▸ **What the task requires**:
Quote every line from the top of the listing down to and including the line that contains "strap_t = 1.6; // [1:0.1:2]".

======== Rows ========

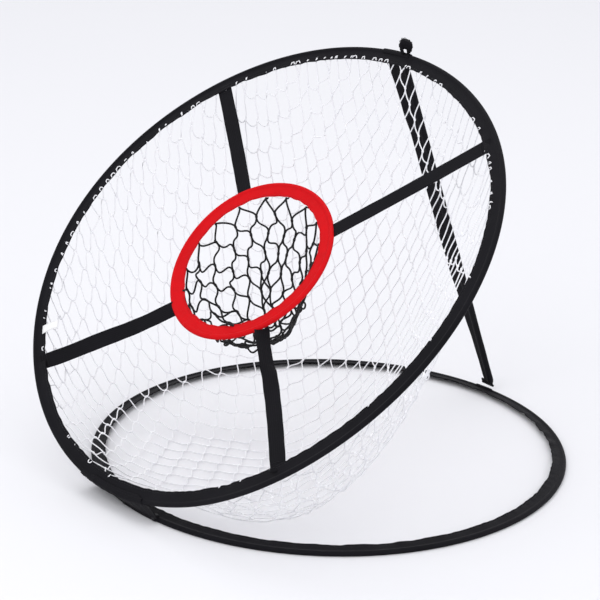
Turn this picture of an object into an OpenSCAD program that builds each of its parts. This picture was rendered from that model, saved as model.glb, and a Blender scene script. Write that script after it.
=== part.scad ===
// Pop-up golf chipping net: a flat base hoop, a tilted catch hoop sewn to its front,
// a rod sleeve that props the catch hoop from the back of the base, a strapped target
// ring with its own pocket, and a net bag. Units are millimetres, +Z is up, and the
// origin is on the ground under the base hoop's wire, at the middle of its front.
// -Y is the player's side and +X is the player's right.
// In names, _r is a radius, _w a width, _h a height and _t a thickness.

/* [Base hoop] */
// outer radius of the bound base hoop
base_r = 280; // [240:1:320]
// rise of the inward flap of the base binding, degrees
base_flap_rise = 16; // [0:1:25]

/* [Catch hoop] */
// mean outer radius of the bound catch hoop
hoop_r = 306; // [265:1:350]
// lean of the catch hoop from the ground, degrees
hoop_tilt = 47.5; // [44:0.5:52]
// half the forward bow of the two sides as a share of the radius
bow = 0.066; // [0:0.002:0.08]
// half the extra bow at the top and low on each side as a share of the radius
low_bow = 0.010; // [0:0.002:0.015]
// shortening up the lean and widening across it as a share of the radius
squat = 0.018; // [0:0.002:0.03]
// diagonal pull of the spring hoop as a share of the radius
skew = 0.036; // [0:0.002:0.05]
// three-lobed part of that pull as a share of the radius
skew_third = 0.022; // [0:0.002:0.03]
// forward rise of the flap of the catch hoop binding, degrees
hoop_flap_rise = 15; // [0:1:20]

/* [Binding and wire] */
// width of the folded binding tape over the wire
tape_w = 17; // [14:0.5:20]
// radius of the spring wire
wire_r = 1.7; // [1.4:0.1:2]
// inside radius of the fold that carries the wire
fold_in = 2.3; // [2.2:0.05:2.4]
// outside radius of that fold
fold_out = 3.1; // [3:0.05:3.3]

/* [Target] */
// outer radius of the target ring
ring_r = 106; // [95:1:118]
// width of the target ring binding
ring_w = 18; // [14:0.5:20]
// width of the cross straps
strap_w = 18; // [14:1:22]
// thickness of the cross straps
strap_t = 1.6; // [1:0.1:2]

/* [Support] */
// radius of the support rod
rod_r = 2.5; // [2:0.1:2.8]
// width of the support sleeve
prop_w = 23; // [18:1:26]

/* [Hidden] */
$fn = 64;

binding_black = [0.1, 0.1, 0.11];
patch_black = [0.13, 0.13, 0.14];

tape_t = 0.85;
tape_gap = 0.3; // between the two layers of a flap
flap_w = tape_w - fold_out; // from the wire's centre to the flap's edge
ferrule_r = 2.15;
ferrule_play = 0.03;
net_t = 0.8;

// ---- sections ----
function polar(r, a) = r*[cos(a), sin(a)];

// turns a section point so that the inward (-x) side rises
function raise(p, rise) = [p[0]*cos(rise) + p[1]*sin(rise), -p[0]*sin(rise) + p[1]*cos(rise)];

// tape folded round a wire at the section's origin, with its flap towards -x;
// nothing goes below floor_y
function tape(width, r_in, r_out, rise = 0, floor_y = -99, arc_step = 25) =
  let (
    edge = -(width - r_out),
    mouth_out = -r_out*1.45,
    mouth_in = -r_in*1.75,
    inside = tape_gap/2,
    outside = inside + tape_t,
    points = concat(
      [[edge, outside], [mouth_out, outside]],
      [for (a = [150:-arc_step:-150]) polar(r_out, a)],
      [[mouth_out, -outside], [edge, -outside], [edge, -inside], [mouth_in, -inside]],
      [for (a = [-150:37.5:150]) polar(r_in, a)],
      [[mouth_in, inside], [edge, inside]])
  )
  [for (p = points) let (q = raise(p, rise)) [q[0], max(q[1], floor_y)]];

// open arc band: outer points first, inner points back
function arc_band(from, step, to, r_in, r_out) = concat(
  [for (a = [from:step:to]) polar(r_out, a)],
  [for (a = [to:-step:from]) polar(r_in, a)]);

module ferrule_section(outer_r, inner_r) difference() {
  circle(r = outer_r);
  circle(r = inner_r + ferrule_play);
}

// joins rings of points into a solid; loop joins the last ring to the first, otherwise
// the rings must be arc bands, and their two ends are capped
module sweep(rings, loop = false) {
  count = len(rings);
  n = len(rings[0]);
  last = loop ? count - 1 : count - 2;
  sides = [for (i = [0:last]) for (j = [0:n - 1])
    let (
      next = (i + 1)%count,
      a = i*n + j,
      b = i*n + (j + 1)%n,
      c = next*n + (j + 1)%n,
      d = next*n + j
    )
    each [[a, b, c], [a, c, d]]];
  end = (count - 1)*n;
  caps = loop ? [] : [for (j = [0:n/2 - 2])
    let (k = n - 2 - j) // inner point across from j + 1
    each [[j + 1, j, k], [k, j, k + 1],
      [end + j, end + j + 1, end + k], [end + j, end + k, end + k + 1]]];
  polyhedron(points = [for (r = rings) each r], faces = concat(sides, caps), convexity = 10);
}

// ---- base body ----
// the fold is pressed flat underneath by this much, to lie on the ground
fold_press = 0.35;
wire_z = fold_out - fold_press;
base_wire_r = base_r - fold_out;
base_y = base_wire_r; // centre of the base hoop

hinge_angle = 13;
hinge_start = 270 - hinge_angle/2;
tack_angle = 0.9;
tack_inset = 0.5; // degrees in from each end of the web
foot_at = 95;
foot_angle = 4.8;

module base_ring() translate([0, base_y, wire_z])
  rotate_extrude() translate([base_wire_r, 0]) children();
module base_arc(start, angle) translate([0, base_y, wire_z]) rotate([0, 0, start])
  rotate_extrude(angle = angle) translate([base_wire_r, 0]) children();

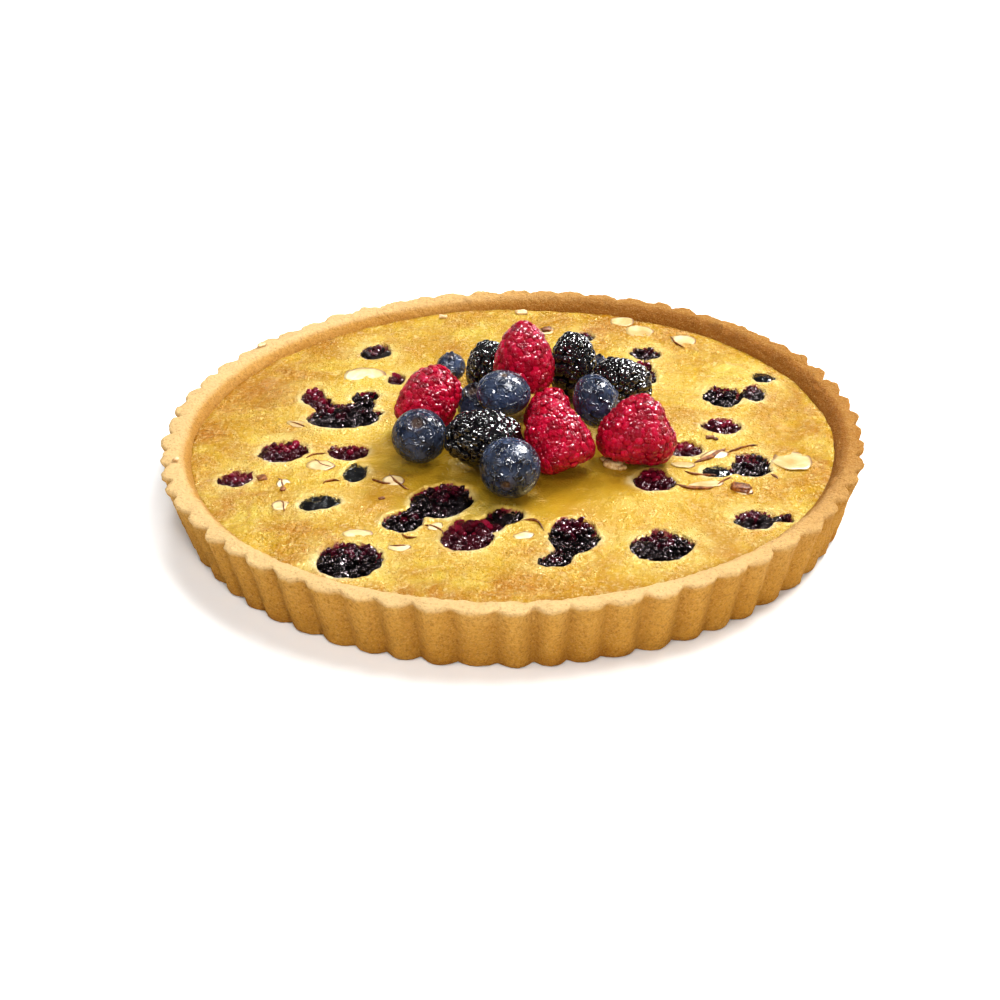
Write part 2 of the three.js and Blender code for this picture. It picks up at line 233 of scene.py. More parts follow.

========

▸ **Exercise output**:
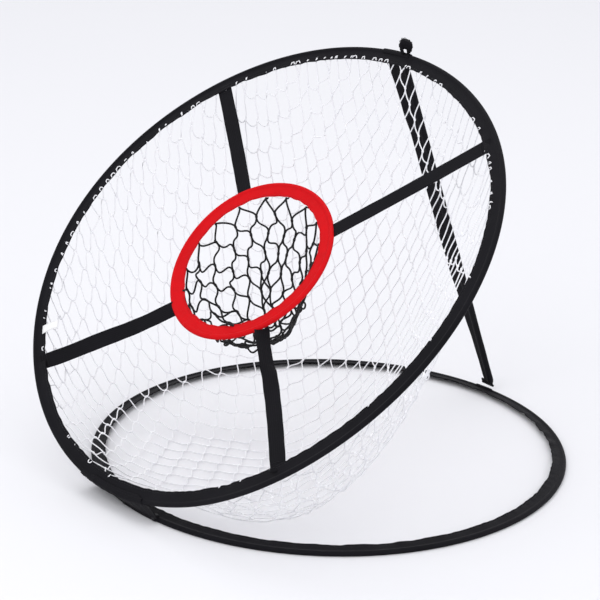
Turn this picture of an object into an OpenSCAD program that builds each of its parts. This picture was rendered from that model, saved as model.glb, and a Blender scene script. Write that script after it.
=== part.scad ===
// Pop-up golf chipping net: a flat base hoop, a tilted catch hoop sewn to its front,
// a rod sleeve that props the catch hoop from the back of the base, a strapped target
// ring with its own pocket, and a net bag. Units are millimetres, +Z is up, and the
// origin is on the ground under the base hoop's wire, at the middle of its front.
// -Y is the player's side and +X is the player's right.
// In names, _r is a radius, _w a width, _h a height and _t a thickness.

/* [Base hoop] */
// outer radius of the bound base hoop
base_r = 280; // [240:1:320]
// rise of the inward flap of the base binding, degrees
base_flap_rise = 16; // [0:1:25]

/* [Catch hoop] */
// mean outer radius of the bound catch hoop
hoop_r = 306; // [265:1:350]
// lean of the catch hoop from the ground, degrees
hoop_tilt = 47.5; // [44:0.5:52]
// half the forward bow of the two sides as a share of the radius
bow = 0.066; // [0:0.002:0.08]
// half the extra bow at the top and low on each side as a share of the radius
low_bow = 0.010; // [0:0.002:0.015]
// shortening up the lean and widening across it as a share of the radius
squat = 0.018; // [0:0.002:0.03]
// diagonal pull of the spring hoop as a share of the radius
skew = 0.036; // [0:0.002:0.05]
// three-lobed part of that pull as a share of the radius
skew_third = 0.022; // [0:0.002:0.03]
// forward rise of the flap of the catch hoop binding, degrees
hoop_flap_rise = 15; // [0:1:20]

/* [Binding and wire] */
// width of the folded binding tape over the wire
tape_w = 17; // [14:0.5:20]
// radius of the spring wire
wire_r = 1.7; // [1.4:0.1:2]
// inside radius of the fold that carries the wire
fold_in = 2.3; // [2.2:0.05:2.4]
// outside radius of that fold
fold_out = 3.1; // [3:0.05:3.3]

/* [Target] */
// outer radius of the target ring
ring_r = 106; // [95:1:118]
// width of the target ring binding
ring_w = 18; // [14:0.5:20]
// width of the cross straps
strap_w = 18; // [14:1:22]
// thickness of the cross straps
strap_t = 1.6; // [1:0.1:2]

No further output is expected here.